Item 4. Purpose of Transaction
The Reporting Persons originally acquired the Common Stock subject to this Schedule 13D for investment purposes. The Reporting Persons will review their investments in the Common Stock on a continuing basis, and, subject to applicable law and regulation and depending upon certain factors, including, without limitation, the financial performance of the Issuer, the availability and price of the Common Stock, and other general market and investment conditions, the Reporting Persons may determine to:
- acquire additional Common Stock through open market purchases or otherwise;
- sell Common Stock through the open market or otherwise; or
- otherwise engage or participate in a transaction with the purpose or effect of changing or influencing the control of the Company.
Such transactions may take place at any time and without prior notice. There can be no assurance, however, that any Reporting Person will take any such actions.

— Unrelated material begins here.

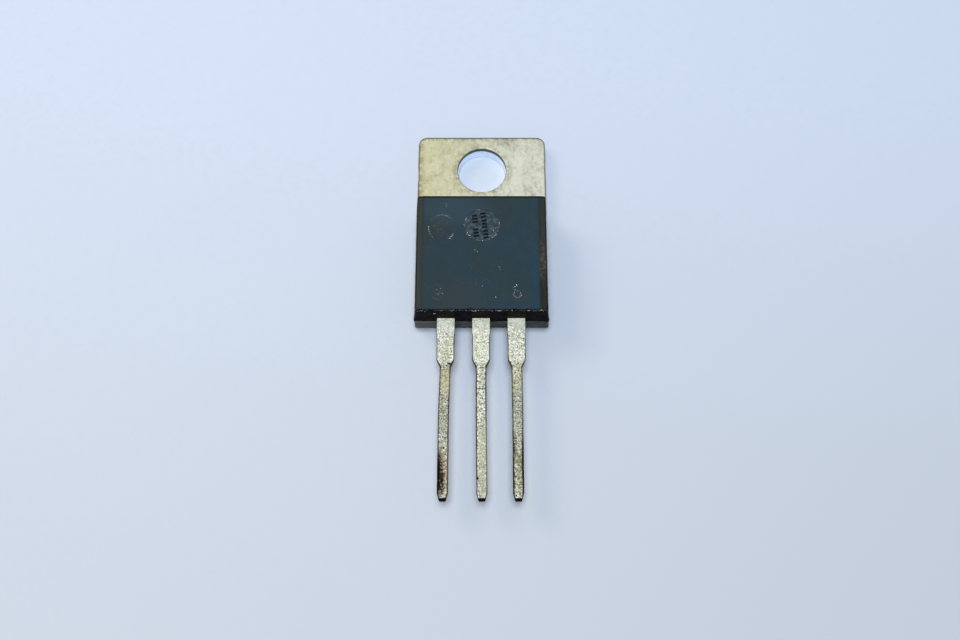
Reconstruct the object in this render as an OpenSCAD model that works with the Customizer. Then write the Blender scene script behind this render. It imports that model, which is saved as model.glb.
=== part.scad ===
// Three-lead power transistor in a through-hole package with a metal mounting tab.
// Origin: centre of the tab's hole, on the metal seating plane. +Y runs up the tab,
// the leads run out along -Y, and +Z points out of the front face. Millimetres.
// The tab and the middle lead are one piece of copper; the outer leads are separate.

/* [Moulded body] */
// Width of the body at its parting line
body_w = 9.85; // [8.2:0.05:12]
// Length of the body at its parting line, tab end to lead end
body_l = 9.1; // [7.5:0.1:11.5]
// Thickness over all, seating plane to front face
body_t = 4.5; // [4.0:0.1:5.4]
// Draft of the front half, in degrees
front_draft = 5; // [2:0.5:7]
// Draft of the back half, in degrees
back_draft = 7; // [2:0.5:8]
// Radius of the upright corners where it is least, at the end of the longer slope
corner_r = 0.1; // [0.05:0.01:0.3]
// How far the moulded back lies behind the metal seating plane
back_recess = 0.03; // [0.01:0.01:0.06]
// Diameter of the ejector pin mark in the front face
pin_mark_d = 2.5; // [1.5:0.1:3]
// Depth of the ejector pin mark
pin_mark_depth = 0.08; // [0.04:0.01:0.15]
// Ejector pin mark's centre, from the tab end of the body
pin_mark_y = 2.5; // [2:0.1:4]

/* [Tab] */
// Width of the tab
tab_w = 9.9; // [8.2:0.05:12]
// Length of tab that stands out of the body
tab_l = 6.5; // [5.4:0.1:8]
// Thickness of the tab
tab_t = 1.3; // [1.0:0.05:1.6]
// Radius of the tab's two outer corners
tab_corner_r = 0.55; // [0.2:0.05:1]
// Diameter of the mounting hole
hole_d = 3.75; // [3.1:0.05:4.2]
// Hole's centre, from the end of the tab
hole_to_end = 2.8; // [2.5:0.05:3.2]
// Gap between the tab's shoulders and the body's sloping end
shoulder_gap = 0.03; // [0.01:0.01:0.1]

/* [Seating pad inside the body] */
// Moulded wall left on each side of the bare pad
pad_side_wall = 0.95; // [0.8:0.05:1.4]
// Moulded wall left between the bare pad and the lead end
pad_end_wall = 2.9; // [2.7:0.1:3.6]
// Overhang of the coined ledge that the moulding grips
ledge_w = 0.3; // [0.15:0.05:0.4]
// Thickness of that ledge
ledge_t = 0.5; // [0.3:0.05:0.7]
// Depth of the two moisture grooves across the pad
groove_depth = 0.15; // [0.08:0.01:0.2]
// First groove's distance from the tab end of the body
groove_from_end = 0.6; // [0.4:0.05:0.8]
// Distance between the two moisture grooves
groove_pitch = 0.5; // [0.4:0.05:0.7]

/* [Leads] */
// Spacing between lead centres
pitch = 2.54; // [2.3:0.01:3.1]
// Leads' sideways offset from the tab's centre line
lead_offset = -0.07; // [-0.1:0.01:0.1]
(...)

CUSIP No. 96327X101 | SCHEDULE 13D | Page 6 of 7 Pages |
Item 5. Interest in Securities of the Issuer
(a) | The aggregate percentage of the Company’s outstanding shares of Common Stock reported owned by each Reporting Person is based on 23,853,461 shares of Common Stock outstanding at March 28, 2016, as reported by the Company on its Schedule 14A Definitive Proxy Statement, filed with the United States Securities and Exchange Commission on April 4, 2016. |
| Yorkmont Capital Partners, LP beneficially owns 1,715,210 shares of Common Stock, representing 7.19% of all the outstanding shares of Common Stock. |
| Yorkmont Capital Management, LLC beneficially owns 1,715,210 shares of Common Stock, representing 7.19% of all the outstanding shares of Common Stock. Yorkmont Capital Management LLC is the general partner of, and controls, Yorkmont Capital Partners, LP. |
| Mr. Rein beneficially owns 1,715,210 shares of Common Stock, representing 7.19% of all the outstanding shares of Common Stock. Mr. Rein, as the managing member of Yorkmont Capital Management, LLC, may be deemed to beneficially own the 1,715,210 shares of Common Stock beneficially owned by Yorkmont Capital Partners, LP. |
(b) | Each of Yorkmont Capital Partners, LP, Yorkmont Capital Management, LLC and Mr. Rein may be deemed to have sole voting and dispositive power with respect to the 1,715,210 shares of Common Stock held by Yorkmont Capital Partners, LP. |
(c) | The transactions in the Common Stock that were effected during the past sixty days by Yorkmont Capital Partners, LP are described below. |
Transaction Date | Shares Purchased | Price Per Share | ||
3/10/16 | 3,000 | 2.10 | ||
3/14/16 | 15,000 | 2.05 | ||
3/14/16 | 7,400 | 2.05 |
(d) | Not applicable |
(e) | Not applicable |
Item 6. Contracts, Arrangements, Understandings or Relationships with Respect to Securities of the Issuer
The relationships between Mr. Rein, Yorkmont Capital Management, LLC, and Yorkmont Capital Partners, LP are described above under Item 2.
Item 7. Material to Be Filed as Exhibits
Not applicable
SIGNATURES
After reasonable inquiry and to the best of my knowledge and belief, I certify that the information set forth in this statement is true, complete and correct.
May 10, 2016 | By: | /s/ Graeme P. Rein | |
Graeme P. Rein | |||
General Partner | |||
The original statement shall be signed by each person on whose behalf the statement is filed or his authorized representative. If the statement is signed on behalf of a person by his authorized representative (other than an executive officer or general partner of this filing person), evidence of the representative’s authority to sign on behalf of such person shall be filed with the statement, provided, however, that a power of attorney for this purpose which is already on file with the Commission may be incorporated by reference. The name and any title of each person who signs the statement shall be typed or printed beneath his signature.
Attention: Intentional misstatements or omissions of fact constitute Federal criminal violations (See 18 U.S.C. 1001).